Hunter Biden’s investment company in China, known as Bohai Harvest RST, has pooled money, largely from state-owned venture capital, to buy or invest in a range of industries in the U.S. and China. Bohai Harvest has put money into an automotive firm, mining companies, and technology ventures, such as Didi Chuxing Technology, one of the largest ride-hailing companies in the world after Uber. (Hunter Biden, Bohai Harvest, and Joe Biden’s presidential campaign did not respond to a request for comment.)
In 2017, Bohai Harvest bought into Face++, part of a $460 million haul in the company’s Series C investment round. Bohai Harvest’s website features Face++ in its portfolio of investments.
Bohai Harvest operates and works with a number of funds to make its various investments, a tangled business structure that has brought Hunter Biden into close proximity to influential Chinese government and business figures, according to a review of Chinese business filings by The Intercept.
Bohai Harvest relies heavily on an international subsidiary of the state-owned Bank of China to finance its investments.
Bohai Harvest relies heavily on an international subsidiary of the state-owned Bank of China to finance its investments, referring to itself as an “investment platform under BOC” on its website. The investment fund has also partnered with a subsidiary of HNA Group, a controversial conglomerate that has snapped up investments in a wide range of businesses across the world.
As The Intercept has previously reported, the HNA Group has made unusually extensive efforts to cultivate U.S. officials. The company floated an offer to buy out the hedge fund owned by former White House official Anthony Scaramucci; retained the legal services of Gary Locke, the former U.S. ambassador to China, shortly before his confirmation; and provided financing to a private-equity firm backed by Jeb Bush. HNA Group, notably, also courted Bill Clinton, touting meetings with the former president at philanthropy events hosted by the company.

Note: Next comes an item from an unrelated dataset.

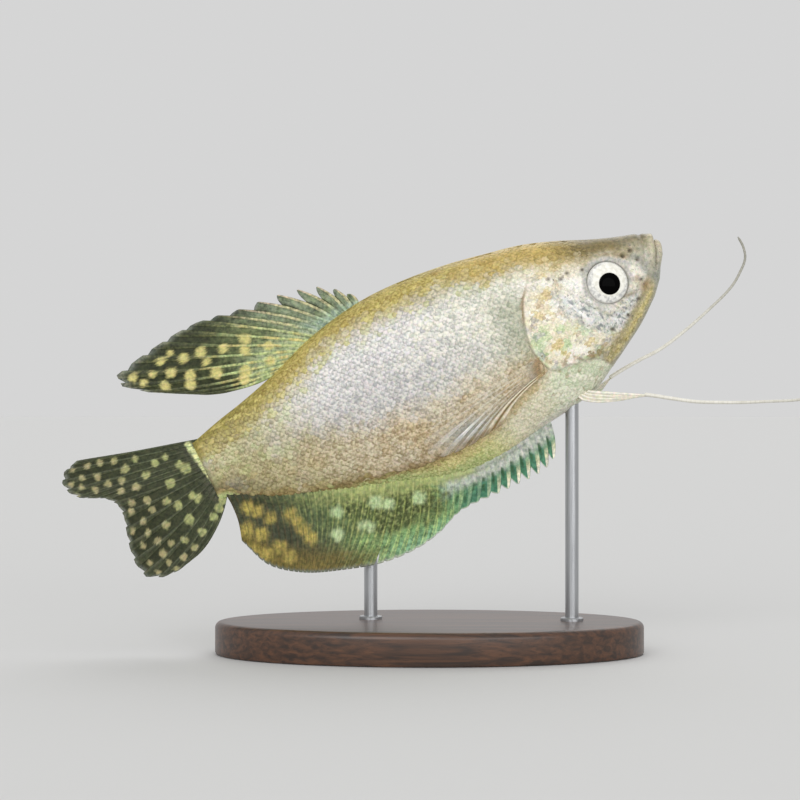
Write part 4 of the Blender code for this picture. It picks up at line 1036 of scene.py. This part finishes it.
def fin_columns(rays, notches, spines, widths, webs=(0.12, 0.34, 0.56, 0.78, 0.95), fillet=0.0):
    """Columns across the fin: five to each ray, whose outer ones become branches, and the web behind it.

    The web runs out to its own spine's tip and is cut back towards the next one. Gives points, half
    thickness, ridge share, the position across, counted in rays, and the rows' positions."""
    count = len(rays)
    v = np.concatenate([[0, 0], np.linspace(0, 1, rays.shape[1] - 2)])
    ray_half, web_half, spine_width, soft_width = widths
    fork = smooth(0.45, 1.0, v)
    along = np.gradient(rays, axis=1)
    along /= np.linalg.norm(along, axis=2)[..., None]
    steps = np.diff(rays, axis=0)
    gaps = steps - along[:-1] * (steps * along[:-1]).sum(axis=2)[..., None]
    gaps = np.maximum(np.linalg.norm(gaps, axis=2), 0.05)
    web = web_half * (1 - 0.4 * v)
    rows = np.linspace(0, 1, len(v))

    def reach(i, gap):
        """Half width of ray i and of its sloping side, as shares of the gap beside it."""
        if i < spines:
            wide, side = spine_width * np.sqrt(1 - 0.96 * v**2), 0.10 * (1 - 0.5 * v)
        else:
            wide, side = soft_width * (1 - 0.55 * v) + 0.22 * gap * fork, 0.09 - 0.02 * v
        return np.minimum(wide / gap, 0.31), np.minimum(side / gap, 0.12)

    columns, half, ridges, across = [], [], [], []
    for i in range(count):
        ahead, behind = max(i - 1, 0), min(i, count - 2)
        inner, rim = reach(i, gaps[ahead])
        outer, hem = reach(i, gaps[behind])
        if i < spines:
            core, middle = ray_half * (1 - 0.6 * v), 1 + 0 * v
        else:
            core = (1 - fork) * ray_half * (1 - 0.5 * v) + fork * web
            middle = 1 - 0.8 * smooth(0.5, 0.8, v)
        edge = 0.85 * ray_half * (1 - 0.6 * v)
        for step, share, height, shade in (
                (ahead, -inner - rim, web, 0 * v), (ahead, -inner, edge, 0.9 + 0 * v),
                (behind, 0 * v, core, middle), (behind, outer, edge, 0.9 + 0 * v),
                (behind, outer + hem, web, 0 * v)):
            columns.append(rays[i] + steps[step] * share[:, None])
            half.append(height)
            ridges.append(shade)
            across.append(i + share)
        if i + 1 < count:
            first, last = across[-1], 1 - sum(reach(i + 1, gaps[i]))
            for f in webs:
                share = (first - i) * (1 - f) + last * f
                line = rays[i] + steps[i] * share[:, None]
                kept = rows * (1 - notches[i] * f)
                columns.append(np.array([np.interp(kept, rows, axis) for axis in line.T]).T)
                half.append(web)
                ridges.append(0 * v)
                across.append(i + share)
    half = np.array(half) + fillet * smooth(0.13, 0.0, v)
    return np.array(columns), half, np.array(ridges), np.array(across), v


def grid_normals(columns):
    """Unit normals of a grid of points, on the fish's left."""
    normals = np.cross(np.gradient(columns, axis=1), np.gradient(columns, axis=0))
    normals /= np.maximum(np.linalg.norm(normals, axis=2)[..., None], 1e-9)
    return normals * np.sign(normals[..., 1:2].mean())


def fin_piece(name, sheet, paint, finish, replaced):
    """A closed thin fin. paint(x, z, across, v) gives web colour, ray colour, cover and speckle."""
    columns, half, ridges, across, v = sheet
    n, m = columns.shape[:2]
    raised = grid_normals(columns) * half[..., None]
    points = np.concatenate([(columns + raised).reshape(-1, 3), (columns - raised).reshape(-1, 3)])
    a = (np.arange(n - 1)[:, None] * m + np.arange(m - 1)).ravel()
    b = a + m
    top = np.stack([a, b, b + 1, a + 1], axis=1)
    below = np.stack([a, a + 1, b + 1, b], axis=1) + n * m
    order = np.arange(n * m).reshape(n, m)
    loop = np.concatenate([order[:, 0], order[-1, 1:], order[-2::-1, -1], order[0, -2:0:-1]])
    after = np.roll(loop, -1)
    rim = np.stack([after, loop, loop + n * m, after + n * m], axis=1)
    faces = np.concatenate([top, below, rim])
    flat, across = columns.reshape(-1, 3), across.ravel()
    web, ray, cover, speckle = paint(flat[:, 0], flat[:, 2], across, np.broadcast_to(v, (n, m)).ravel())
    steps = np.linalg.norm(np.diff(columns, axis=1, prepend=columns[:, :1]), axis=2)
    length = np.cumsum(steps, axis=1).ravel()
    side = np.broadcast_arrays(np.linspace(0.01, 0.48, n)[:, None], np.linspace(0.01, 0.98, m))
    uv = np.stack(side, axis=-1).reshape(-1, 2)
    uv = np.concatenate([uv, uv + (0.5, 0.0)])
    fields = {"web_colour": web, "ray_colour": ray, "ridge": ridges.ravel(), "cover": cover + 0 * across,
              "speckle": speckle + 0 * across,
              "lie": np.column_stack([2.6 * across, 0.5 * length, 0 * across])}
    fields = {key: np.concatenate([value, value]) for key, value in fields.items()}
    fin = mesh_object(name, to_model(points), faces.tolist(), finish, fields, uv[faces.ravel()])
    faces_out(fin)
    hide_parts(*replaced)
    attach(fin, "root")
    return fin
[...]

The Bank of China, one of the largest banks in the country, has also made overtures to U.S. political elites. Shortly after the 2016 presidential election, the company added Angela Chao, the sister of Transportation Secretary Elaine Chao and sister-in-law of Senate Majority Leader Mitch McConnell, R-Ky., to its board of directors.
Along with a number of politically connected Americans, Hunter Biden’s investment vehicle in China came as a result of a series of deals struck over the last 10 years. In 2008, in the closing days of that year’s presidential campaign, Hunter Biden deregistered as a lobbyist from Oldaker, Biden and Belair, a Washington, D.C., firm he co-founded alongside William Oldaker, a longtime fundraiser and legal adviser to Joe Biden.
The following year, Hunter Biden — along with former Secretary of State John Kerry’s stepson Christopher Heinz; Kerry-Heinz family friend Devon Archer; and former Oldaker partner Eric Schwerin — founded several companies using the name Rosemont Seneca.
In 2014, the partners began setting up operations in China. The “RS” in Bohai Harvest RST stands for Rosemont Seneca, and the “T” stands for Thornton Group. The latter group is an international consulting firm based in Massachusetts that was founded by James Bulger, the son of the longtime Kerry ally and former Massachusetts state Senate President William Bulger.
The company, according to the Wall Street Journal, planned to raise $1.5 billion, taking advantage of Shanghai’s free enterprise zone to convert yuan to dollars to be invested in foreign companies. Business registration filings in China list Hunter Biden, Schwerin, and James Bulger as key officials at Bohai Harvest.
Last year, author Peter Schweizer criticized the timing of Bohai Harvest’s launch, claiming that the exclusive deal coincided with negotiations between then-Vice President Joe Biden and the Chinese government.
Joe Biden has long served as friendly voice for U.S.-China relations, even before his son’s investment ventures.
On Wednesday, the New York Times raised similar concerns with the involvement of Hunter Biden in Ukrainian energy company, Burisma Holdings, which added the vice president’s son to the company board in 2014. Rosemont Seneca Bohai financial filings, made public through a separate fraud investigation into Archer, revealed that the energy company paid Hunter Biden as much as $50,000 per month at a time when the U.S. was closely involved in Ukraine’s response to Russian aggression in the region.
For his part, Joe Biden has long served as a friendly voice for U.S.-China relations, even before his son’s investment ventures. The elder Biden helped lead Democratic support to passing permanent national trade relations with China.
In 2000 remarks in support of the vote, Biden argued that he did not “see the collapse of the American manufacturing economy” as a danger from opening up further trade with China, claiming that an economy “about the size of the Netherlands” could not become “our major economic competitor.” Opening China to further trade, Biden predicted, would create “a path toward ever greater political and economic freedom” for the country’s citizens.
Update: July 1, 2020
This story has been updated to note that Human Rights Watch has subsequently issued a correction related to its report on Megvii. The headline has been updated accordingly.